┌──

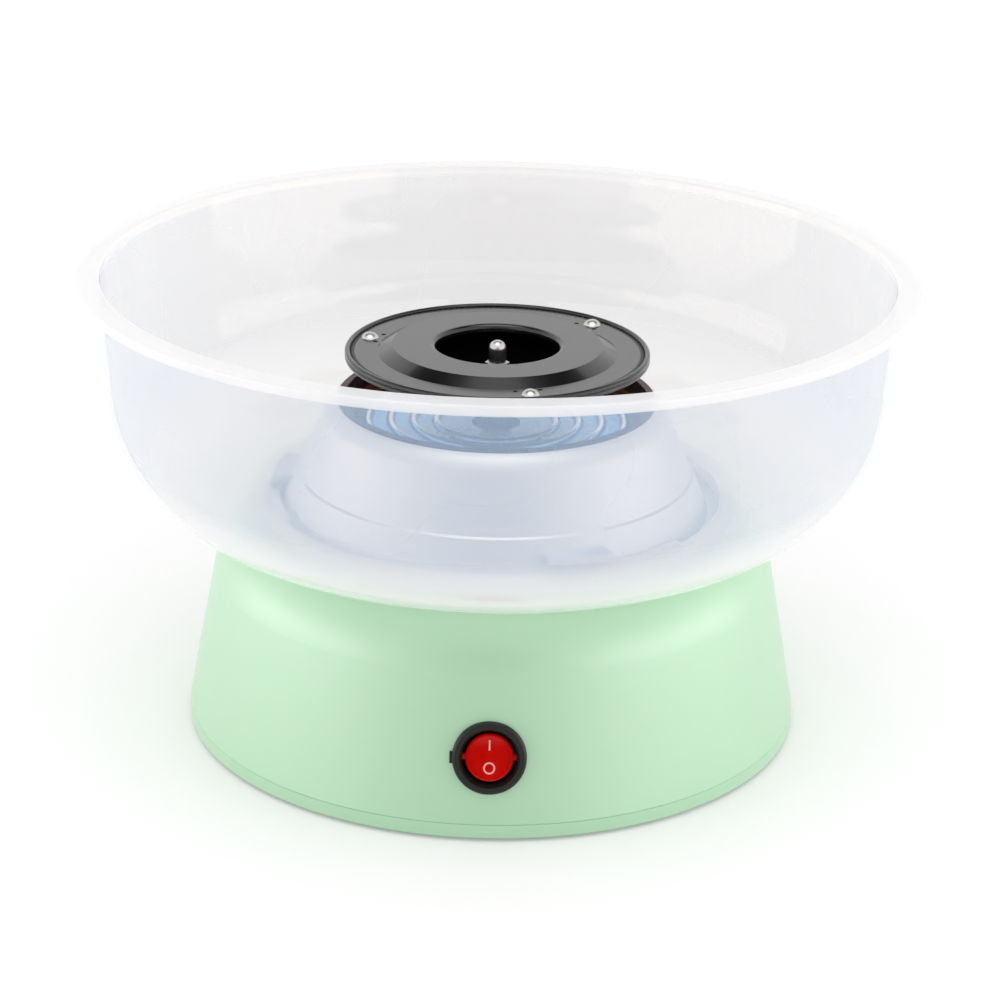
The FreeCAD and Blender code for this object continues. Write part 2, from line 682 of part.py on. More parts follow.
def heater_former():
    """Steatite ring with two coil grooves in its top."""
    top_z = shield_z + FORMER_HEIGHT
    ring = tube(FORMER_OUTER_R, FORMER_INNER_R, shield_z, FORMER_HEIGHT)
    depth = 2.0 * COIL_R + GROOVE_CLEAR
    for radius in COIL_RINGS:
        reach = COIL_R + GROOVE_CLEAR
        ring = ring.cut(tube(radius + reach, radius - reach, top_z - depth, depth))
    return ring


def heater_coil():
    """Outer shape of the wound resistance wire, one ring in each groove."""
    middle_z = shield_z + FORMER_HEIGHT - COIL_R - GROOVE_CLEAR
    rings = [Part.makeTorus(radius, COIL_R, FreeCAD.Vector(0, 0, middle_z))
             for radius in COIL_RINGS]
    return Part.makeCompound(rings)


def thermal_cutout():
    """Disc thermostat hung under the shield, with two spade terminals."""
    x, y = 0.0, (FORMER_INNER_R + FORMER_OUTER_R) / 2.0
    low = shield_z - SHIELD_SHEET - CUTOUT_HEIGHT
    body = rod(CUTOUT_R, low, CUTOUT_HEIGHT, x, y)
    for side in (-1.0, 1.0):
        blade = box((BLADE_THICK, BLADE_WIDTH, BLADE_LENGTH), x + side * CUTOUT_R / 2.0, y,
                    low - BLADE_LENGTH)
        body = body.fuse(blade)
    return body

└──

> Exercise brief
In the listing above, reproduce the first line and each one after it through the line that contains "return ring".

> Solution
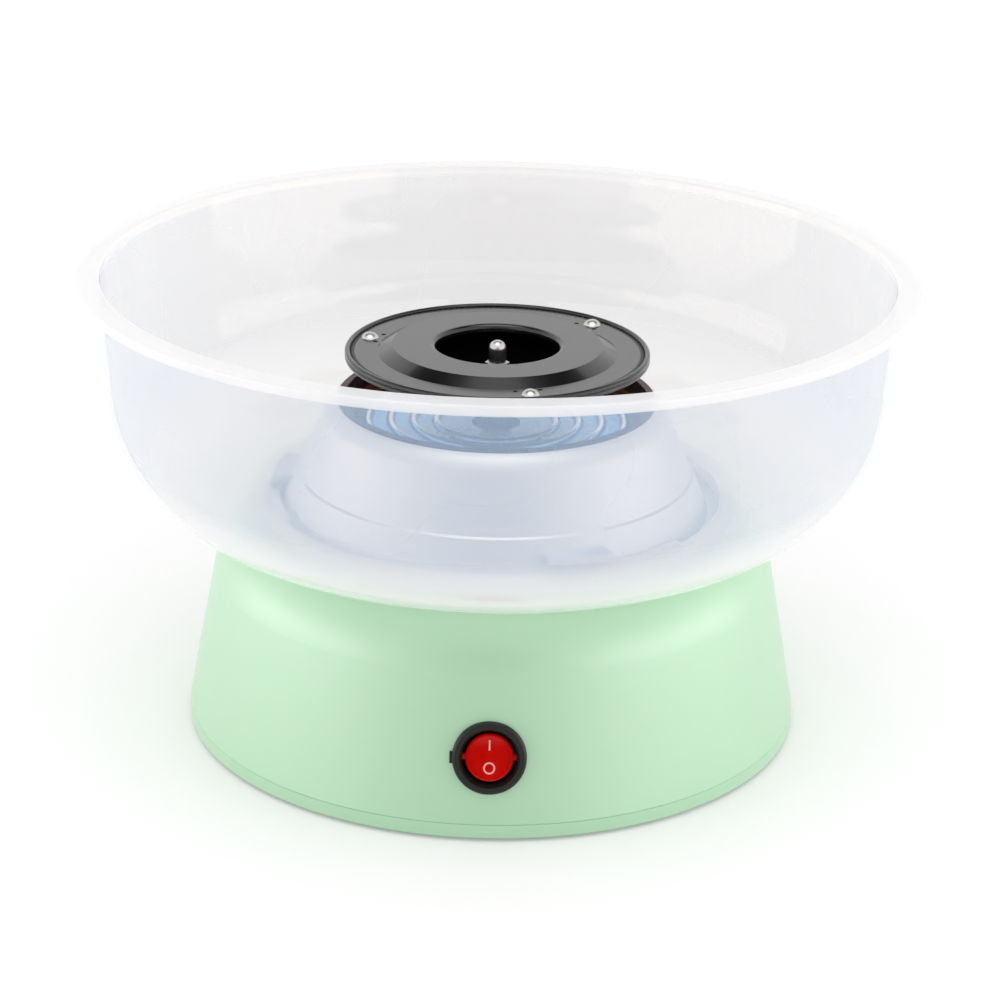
The FreeCAD and Blender code for this object continues. Write part 2, from line 682 of part.py on. More parts follow.
def heater_former():
    """Steatite ring with two coil grooves in its top."""
    top_z = shield_z + FORMER_HEIGHT
    ring = tube(FORMER_OUTER_R, FORMER_INNER_R, shield_z, FORMER_HEIGHT)
    depth = 2.0 * COIL_R + GROOVE_CLEAR
    for radius in COIL_RINGS:
        reach = COIL_R + GROOVE_CLEAR
        ring = ring.cut(tube(radius + reach, radius - reach, top_z - depth, depth))
    return ring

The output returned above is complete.